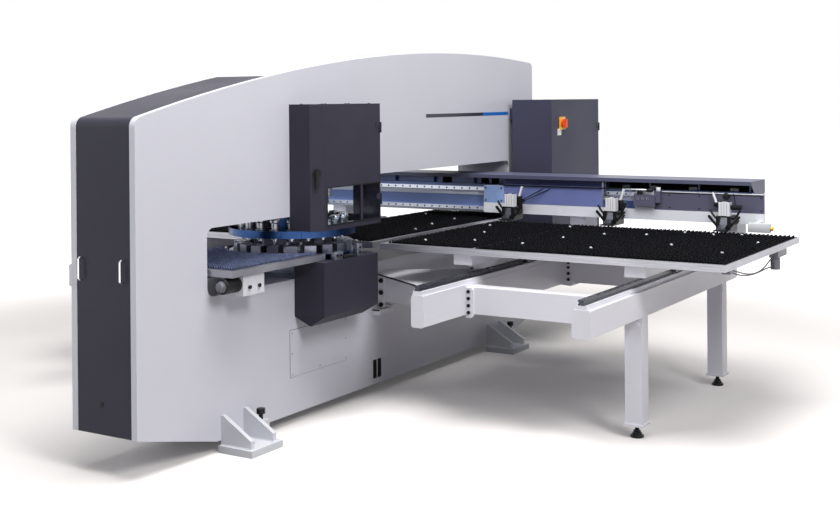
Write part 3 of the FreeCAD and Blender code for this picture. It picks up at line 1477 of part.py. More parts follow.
def x_carriage():
    """Carriage bar with its plates and bearing shoes, and the dark panel beside the valve block."""
    right = d.carriage_half + d.bar_over
    face = bar_front + d.panel_recess
    bar = block("bar", (d.bar_left, right), (bar_front, bar_back), (d.bar_bottom, d.bar_top))
    plate = block(
        "bar_end_plate", (d.bar_left, d.bar_left + d.end_plate_length), (face, bar_back),
        (d.bar_bottom, d.panel_top),
    )
    valve_right = d.valve_left + d.valve_length
    panel_left = valve_right - d.panel_lap
    carrier = block(
        "valve_carrier", (d.valve_left, panel_left), (face, bar_back), (d.bar_bottom, d.panel_top),
    )
    wide = d.x_rail_wide / 2 + d.running_gap
    lip = d.shoe_lip
    back, roof = bar_back + d.bar_stand_off + lip, bar_back + d.bar_stand_off - d.running_gap
    shoe_places = (d.bar_left + d.shoe_inset, (d.valve_left + valve_right) / 2, right - d.shoe_inset)
    shoes = []
    for name, z in (("low", d.x_rail_low), ("high", d.x_rail_high)):
        for index, x in enumerate(shoe_places, start=1):
            piece = Piece(f"shoe_{name}_{index}")
            section = piece.sketch("YZ_Plane", -d.shoe_length / 2)
            outline(section, [
                (bar_back, z - wide - lip), (back, z - wide - lip), (back, z - wide), (roof, z - wide),
                (roof, z + wide), (back, z + wide), (back, z + wide + lip), (bar_back, z + wide + lip),
            ])
            piece.pad(section, d.shoe_length)
            piece.move(x=x)
            shoes.append(piece.body)
    keep(fuse("x_carriage", [bar, plate, carrier] + shoes))
    keep(fuse("x_panel", [
        block("panel", (panel_left, right), (face, bar_back), (d.bar_top, d.panel_top)),
        block(
            "valve_block", (d.valve_left, valve_right), (face - d.valve_deep, face),
            (d.valve_bottom, d.valve_top),
        ),
        block(
            "valve_bracket", (valve_right, valve_right + d.valve_bracket), (face - d.bracket_deep, face),
            (d.bracket_bottom, d.panel_top),
        ),
    ]))


pivot_z = d.sheet_plane + d.pivot_rise
clamp_top = pivot_z + d.pivot_cover


def clamp_body(label, x):
    """Clamp body: base on the carriage bar, thin lower jaw, two cheeks with the pivot pin, side arms."""
    wide = d.clamp_width / 2
    slot = wide - d.cheek_width
    sheet_z = d.sheet_plane
    parts = [
        block(f"{label}_jaw", (-wide, wide), (d.clamp_tip, d.clamp_base), (d.jaw_bottom, sheet_z)),
        block(f"{label}_base", (-wide, wide), (d.clamp_base, bar_front), (d.jaw_bottom, clamp_top)),
    ]
    for side in (-1, 1):
        span = (slot, wide) if side > 0 else (-wide, -slot)
        parts.append(block(
            f"{label}_cheek_{side + 2}", span, (d.cheek_front, d.clamp_base), (sheet_z, clamp_top),
        ))
        piece = Piece(f"{label}_arm_{side + 2}")
        arm = piece.sketch("XZ_Plane", -(d.cheek_front + d.arm_back))
        root_z, tip_z = sheet_z + d.arm_thick, clamp_top + d.arm_over
        corners = [
            (side * wide, root_z), (side * (wide + d.arm_reach), tip_z - d.arm_thick),
            (side * (wide + d.arm_reach), tip_z), (side * (wide + d.arm_reach - d.arm_tip), tip_z),
            (side * wide, root_z + d.arm_root),
        ]
        outline(arm, corners if side > 0 else corners[::-1])
        piece.pad(arm, d.arm_thick)
        parts.append(piece.body)
    pin = doc.addObject("Part::Cylinder", f"{label}_pin")
    pin.setExpression("Radius", d.pivot_radius.text)
    pin.setExpression("Height", d.clamp_width.text)
    pin.Placement.Rotation = FreeCAD.Rotation(FreeCAD.Vector(0, 1, 0), 90)
    place(pin, -wide, d.pivot_back, pivot_z)
    parts.append(pin)
    body = fuse(label, parts)
    return place(body, x)


def clamp_jaw(label, x):
    """Upper jaw of a clamp: tongue over the lower jaw, pivot hole and the tail under the cylinder."""
    wide = d.clamp_width / 2 - d.cheek_width - d.jaw_side_gap
    shut = d.sheet_plane + d.jaw_opening
    tip, pivot_y, head, eye = d.clamp_tip + 2, d.pivot_back, pivot_z + d.jaw_head, d.jaw_eye
    piece = Piece(label)
    section = piece.sketch("YZ_Plane", -wide)
    outline(section, [
        (tip, shut), (pivot_y - eye * 2 / 3, shut), (pivot_y + eye, shut + eye * 2 / 3),
        (pivot_y + eye, head - eye), (pivot_y + eye / 5, head), (pivot_y - eye, head),
        (pivot_y - eye * 2, pivot_z - eye / 3), (tip, shut + d.jaw_tip_high),
    ])
    round_outline(section, pivot_y, pivot_z, d.pivot_radius + d.running_gap)
    piece.pad(section, wide * 2)
    piece.move(x=x)
    piece.done()


def clamps():
    """Three workholder clamps: bodies, cylinder blocks and the moving upper jaws."""
    bodies, cylinders = [], []
    for index, x in enumerate((d.clamp_first, d.clamp_second, d.clamp_third), start=1):
        bodies.append(clamp_body(f"clamp_{index}", x))
        clamp_jaw(f"clamp_jaw_{index}", x)
        wide = d.cylinder_width / 2
        cylinders.append(block(
            f"cylinder_{index}", (x - wide, x + wide),
            (d.cylinder_front, d.cylinder_front + d.cylinder_depth),
            (clamp_top, clamp_top + d.cylinder_high),
        ))
    keep(group("clamp_bodies", bodies))
    keep(group("clamp_cylinders", cylinders))


# --- cabinet ---------------------------------------------------------------------------------------

def cabinet():
    """Control cabinet beside the rear end of the frame, with its mounting brackets, door and switch."""
    left, face, inset = d.cabinet_inner, d.cabinet_inner + d.cabinet_depth, d.bracket_inset
    front, rear = d.cabinet_front, d.cabinet_front + d.cabinet_length
    low, high, wall = d.cabinet_bottom, d.cabinet_top, d.cabinet_wall
    piece = Piece("cabinet_shell")
    shell = piece.sketch("YZ_Plane", left)
    rectangle(shell, front, rear, low, high)
    piece.pad(shell, d.cabinet_depth)
    room = piece.sketch("YZ_Plane", left + wall)
    rectangle(room, front + wall, rear - wall, low + wall, high - wall)
    flange = d.cabinet_flange
    piece.pocket(room, d.cabinet_depth - wall * 2, reversed_side=True)
    mouth = piece.sketch("YZ_Plane", face - wall * 2)
    rectangle(mouth, front + flange, rear - flange, low + flange, high - flange)
    piece.pocket(mouth, wall * 3, reversed_side=True)
    brackets = [
        block(
            f"cabinet_bracket_{index}", (half, left), (front + inset, rear_end - d.core_inset),
            (z, z + d.cabinet_bracket),
        )
        for index, z in enumerate((low + inset, high - inset - d.cabinet_bracket), start=1)
    ]
    axis_x, axis_y = face + d.knuckle_radius + d.cover_wall, rear
    moving, fixed = hinge_heights(low, high)
    leaves = [
        block(f"cabinet_leaf_{index}", (face - d.leaf_length, axis_x), (rear, rear + d.leaf_thick), pair)
        for index, pair in enumerate(fixed, start=1)
    ]
    keep(fuse("cabinet_body", [piece.body] + brackets + leaves + knuckles("cab_pin", axis_x, axis_y, fixed)))
    gap, skin = d.door_gap, face + d.cover_wall
    door = block("cabinet_door_sheet", (face + gap, skin), (front, rear - gap), (low, high))
    plates = [
        block(f"cab_door_leaf_{index}", (skin, skin + d.leaf_thick), (rear - d.leaf_length, rear), pair)
        for index, pair in enumerate(moving, start=1)
    ]
    keep(fuse("cabinet_door", [door] + plates + knuckles("cab_knuckle", axis_x, axis_y, moving)))
    side = d.switch_plate_side / 2
    keep(block(
        "switch_plate", (skin, skin + d.switch_plate_thick),
        (d.switch_back - side, d.switch_back + side), (d.switch_height - side, d.switch_height + side),
    ))
    base = skin + d.switch_plate_thick + 0.3
    disc = prism("switch_disc", 0, 0, (0, d.switch_disc_thick), d.switch_radius, DISC_SIDES)
    grip_wide, grip_long = d.switch_grip / 2, d.switch_radius
    grip = block(
        "switch_bar", (-grip_long, grip_long), (-grip_wide, grip_wide),
        (d.switch_disc_thick, d.switch_disc_thick + d.switch_grip),
    )
    handle = fuse("switch_handle", [disc, grip])
    handle.Placement.Rotation = FreeCAD.Rotation(FreeCAD.Vector(0, 1, 0), 90)
    keep(place(handle, base, d.switch_back, d.switch_height))


# --- sensor and its cables -------------------------------------------------------------------------

CABLE_ROUTES = {
    # Points of the two cables from the clip at the front corner to the sensor, (x, y, z).
    "sensor_cable_1": [
        (2399, -262, 889), (2399, -208, 889), (2404, -109, 869), (2407, -8, 847), (2408, 94, 833),
        (2408, 198, 827), (2406, 300, 831), (2403, 402, 846), (2400, 498, 868), (2400, 560, 868),
    ],
    "sensor_cable_2": [
        (2386, -262, 886), (2386, -206, 886), (2390, -106, 856), (2395, -4, 837), (2397, 98, 826),
        (2398, 202, 821), (2397, 304, 820), (2396, 406, 823), (2395, 502, 819), (2395, 556, 819),
    ],
}


def ring_of_sides(centre, normal, radius, sides):
    """A regular closed outline of so many sides about a centre, square to a direction."""
    turn = FreeCAD.Rotation(FreeCAD.Vector(0, 0, 1), normal)
    corners = []
    count = int(sides)
    for index in range(count):
        angle = 2 * math.pi * index / count
        spoke = FreeCAD.Vector(radius * math.cos(angle), radius * math.sin(angle), 0)
        corners.append(centre + turn.multVec(spoke))
    return Part.makePolygon(corners + corners[:1])


def cable(label, points):
    """A free cable: straight runs joined by the largest tangent arcs that its points allow."""
    spots = [FreeCAD.Vector(*point) for point in points]
    edges, radii = [], []
    start = spots[0]
    for before, corner, after in zip(spots, spots[1:], spots[2:]):
        incoming, outgoing = corner - before, after - corner
        turn = incoming.getAngle(outgoing)
        reach = 0.45 * min(incoming.Length, outgoing.Length)
        radii.append(reach / math.tan(turn / 2))
        first = corner - incoming.normalize() * reach
        last = corner + outgoing.normalize() * reach
        middle = corner + (first + last - corner * 2).normalize() * (
            radii[-1] / math.cos(turn / 2) - radii[-1]
        )
        edges.append(Part.LineSegment(start, first).toShape())
        edges.append(Part.Arc(first, middle, last).toShape())
        start = last
    edges.append(Part.LineSegment(start, spots[-1]).toShape())
    path = Part.Wire(edges)
    direction = spots[1] - spots[0]
    section = Part.Wire(ring_of_sides(spots[0], direction, d.cable_radius.value * 1.1, HEXAGON))
    made = doc.addObject("Part::Feature", label)
    made.Label = label
    made.Shape = path.makePipeShell([section], True, False)
    section_area = Part.Face(section).Area
    print(label, "length", round(path.Length, 1), "radii", [round(radius) for radius in radii])
    print(label, "volume over section x length", round(made.Shape.Volume / section_area / path.Length, 4))
    return keep(made)


def sensor():
    """Bracket under the right rear corner of the wing table with a round sensor, and the cable clip."""
    outer = d.wing_outer
    front, shelf = d.sensor_back, d.table_bottom - d.sensor_high
    bracket = block(
        "sensor_bracket", (outer - d.sensor_width, outer), (front, front + d.sensor_length),
        (shelf, d.table_bottom),
    )
    can_x, can_y = outer - d.sensor_width / 2, front + d.sensor_radius + 8
    can = rod("sensor_can", can_x, can_y, (shelf - d.sensor_drop, shelf), d.sensor_radius)
    plug_x, plug_y, plug_z = CABLE_ROUTES["sensor_cable_2"][-1]
    wide = d.gland_width / 2
    gland = block(
        "sensor_gland", (plug_x - wide, plug_x + wide), (plug_y, can_y), (plug_z - wide, plug_z + wide),
    )
    start_x, start_y, _start_z = CABLE_ROUTES["sensor_cable_1"][0]
    clip = block(
        "cable_clip", (start_x - d.clip_width, outer), (start_y - d.clip_length, start_y),
        (d.table_bottom - d.clip_high, d.table_bottom),
    )
    keep(group("sensor_unit", [fuse("sensor_body", [bracket, can, gland]), clip]))
    for label, points in CABLE_ROUTES.items():
        cable(label, points)


# --- the whole machine -----------------------------------------------------------------------------

side_plate("side_plate_right", 1)
side_plate("side_plate_left", -1)
frame_core()
end_cover("front_cover", front_end, -1, d.front_round, -d.cover_split, d.front_toe_height)
top_cover()
end_cover("rear_cover", rear_end, 1, d.rear_round, rear_end - d.rear_turn, d.rear_toe_height)
pull_handles()
access_panel()
frame_feet()
turrets()
punch_tools()
die_blocks()
spindles()
ram()
head_cover("head_cover_right", 1)
head_cover("head_cover_left", -1)
head_door()
head_latch()
lower_covers()
centre_tables()
supports()
wing("right", 1, d.wing_outer)
wing("left", -1, d.wing_outer_left)
channels()
bearing_blocks()
carriage_beam()
beam_cover()
x_rails()
x_carriage()
clamps()
cabinet()
sensor()
doc.recompute()

for thing in doc.Objects:
    if "Invalid" in thing.State or "Error" in thing.State:
        raise RuntimeError(f"{thing.Name} did not recompute: {thing.State}")
for label, piece in NODES.items():
    if piece.Shape.isNull() or not piece.Shape.isValid():
        raise RuntimeError(f"{label} has no valid shape")
for label, piece in NODES.items():
    piece.Shape.exportStep(f"parts/{label}.step")
print(len(NODES), "nodes")
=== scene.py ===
"""Dresses a turret punch press: finishes for every part, brush fields, tools, clamps, cables and fastenings.

All places are in metres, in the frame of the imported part: X across the machine towards the wider wing
table, Y from the front end of the frame to the rear, Z up from the floor.
"""

import logging
import math
from dataclasses import dataclass, field
from enum import Enum
from functools import cache, cached_property
from itertools import product

import bpy
import numpy as np
from mathutils import Euler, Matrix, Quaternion, Vector

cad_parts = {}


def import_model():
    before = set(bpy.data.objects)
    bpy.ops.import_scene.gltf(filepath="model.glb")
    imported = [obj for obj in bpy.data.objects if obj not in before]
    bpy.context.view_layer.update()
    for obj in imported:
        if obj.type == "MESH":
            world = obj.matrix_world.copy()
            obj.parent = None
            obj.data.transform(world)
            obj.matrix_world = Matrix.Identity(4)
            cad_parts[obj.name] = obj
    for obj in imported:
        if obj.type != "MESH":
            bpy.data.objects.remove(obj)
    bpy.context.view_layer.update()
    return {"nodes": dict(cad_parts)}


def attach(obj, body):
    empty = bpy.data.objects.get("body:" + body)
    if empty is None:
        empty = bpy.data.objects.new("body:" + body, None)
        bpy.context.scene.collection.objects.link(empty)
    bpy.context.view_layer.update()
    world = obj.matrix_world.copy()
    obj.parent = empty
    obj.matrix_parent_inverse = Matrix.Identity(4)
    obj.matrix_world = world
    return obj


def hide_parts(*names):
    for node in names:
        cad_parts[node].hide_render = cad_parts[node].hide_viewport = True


LOG = logging.getLogger("press")
POINT = tuple[float, float, float]
SPAN = tuple[float, float]
NODE, TREE, SOCKET = bpy.types.Node, bpy.types.NodeTree, bpy.types.NodeSocket
SOCKET_KINDS = {1: "NodeSocketFloat", 3: "NodeSocketVector", 4: "NodeSocketColor"}
ALONG_X: POINT = (1.0, 0.0, 0.0)
ALONG_Y: POINT = (0.0, 1.0, 0.0)
ALONG_Z: POINT = (0.0, 0.0, 1.0)


# ---------------------------------------------------------------------------------------------------
# Shader nodes and finishes
# ---------------------------------------------------------------------------------------------------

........

**Problem description**
Set down, without any change, only the lines from the line that holds "for thing in" through the line that holds "cables and fastenings.", both lines included.

**Response to the exercise**
for thing in doc.Objects:
    if "Invalid" in thing.State or "Error" in thing.State:
        raise RuntimeError(f"{thing.Name} did not recompute: {thing.State}")
for label, piece in NODES.items():
    if piece.Shape.isNull() or not piece.Shape.isValid():
        raise RuntimeError(f"{label} has no valid shape")
for label, piece in NODES.items():
    piece.Shape.exportStep(f"parts/{label}.step")
print(len(NODES), "nodes")
=== scene.py ===
"""Dresses a turret punch press: finishes for every part, brush fields, tools, clamps, cables and fastenings.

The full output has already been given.